La Ferrari ha smarrito il mito. E la faccenda si fa preoccupante non perché i risultati tardano ad arrivare, e nemmeno perché la macchina perde secondi gara dopo gara, a dispetto di quel work in progress promesso a inizio stagione, ma disatteso, almeno fino a questo momento. È la squadra, è la dirigenza, sono i piloti, d’accordo.

 

Ma più di tutto è l’aria di rassegnazione che si respira intorno alla scuderia. Quando Michael Schumacher arrivò in Ferrari, il team di Maranello veniva da una lunga stagione di delusioni e il gap con le squadre di testa sembrava incolmabile.

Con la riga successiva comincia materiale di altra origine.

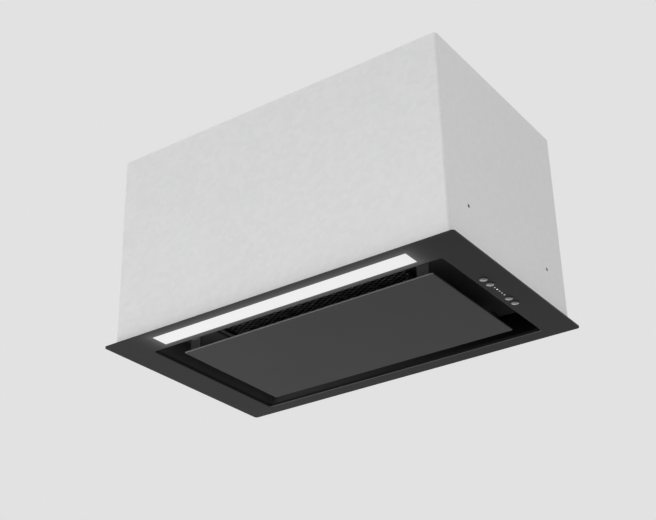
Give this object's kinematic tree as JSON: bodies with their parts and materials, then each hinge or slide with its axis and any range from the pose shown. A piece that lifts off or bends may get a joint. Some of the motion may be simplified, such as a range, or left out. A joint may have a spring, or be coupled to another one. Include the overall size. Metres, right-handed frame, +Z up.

Ma mai, in nessun momento, la forza carismatica di Schumacher, la gestione intorno alle qualità di collaudatore del tedesco, fornirono all’esterno momenti di isterismi e di debolezza.

 

Per i primi anni, per diverse ragioni, la Ferrari fu comunque costretta ad assistere ai successi degli avversari, prima di istaurare la dittatura di Kaiser Michael e dei suoi record in vettura rossa.

 

Fernando Alonso, nonostante il suo talento, nonostante anche le sue parziali ragioni sull’incapacità da parte della squadra di fornire alla macchina le migliorie per renderla competitiva con la Red Bull, non è capace di reggere la tensione nervosa dell’inseguitore. Il pilota spagnolo ha classe da vendere e grande esperienza, ma, forse è questo che lo distingue da Schumacher, non ha nel sangue la gestione nervosa, l’arte diplomatica tra la sua personalità e la tuta che indossa.

 

Schumacher, così come Prost, Lauda e tutti gli altri grandi piloti passati per Maranello, sapeva come imporre tanto il suo carisma, i suoi capricci, i suoi vizi, anche i suoi malumori, quanto il riguardo e la capacità di attesa in una scuderia che non è come tutte le altre.

 

La Ferrari non è un team che segna una storia recente, provvisoria, del momento, ma affonda le sue radici nelle origini della Formula Uno, gareggiando sempre da protagonista, anche nello stesso mercato automobilistico - inutile ricordare quanto il mercato risenta dei risultati delle corse - costantemente ancorata alla scuola prima di tutto umana del “Drake” Enzo Ferrari, fautore del lavoro e del sacrificio, dello studio e dell’abnegazione, qualità e virtù per forza legate all’attesa e alla pazienza, al controllo e alla capacità di reggere le tensioni.

 

Sia la dirigenza che i piloti, i tecnici e la scuderia, fanno i conti con un fallimento stagionale quasi annunciato dagli ultimi risultati piuttosto deludenti. La Ferrari sta rischiando di essere seminata pure dalla Mercedes e dalla Lotus, senza badare all’incubo qualifiche, momento del fine settimana in cui la “rossa” non riesce a trovare le giuste prestazioni, quasi abituandosi, ormai, a partire dalle retrovie della griglia di partenza.

 

A prescindere dalle difficoltà tecniche, che nelle corse sono dietro l’angolo, la Ferrari è in crisi d’identità, forse la peggiore della sua storia recente. L’esempio? Senza retorica, basta ricordare che Enzo Ferrari, dopo la prima guerra mondiale, cercò impiego in FIAT. Fu rifiutato. Orfano di padre, giovanissimo e smarrito, fece del suo sconforto la bandiera della sua impresa.

Ferrari era uno che non trascurava il trasporto emotivo. Sapeva bene quanto fosse importante per far correre quello della ragione.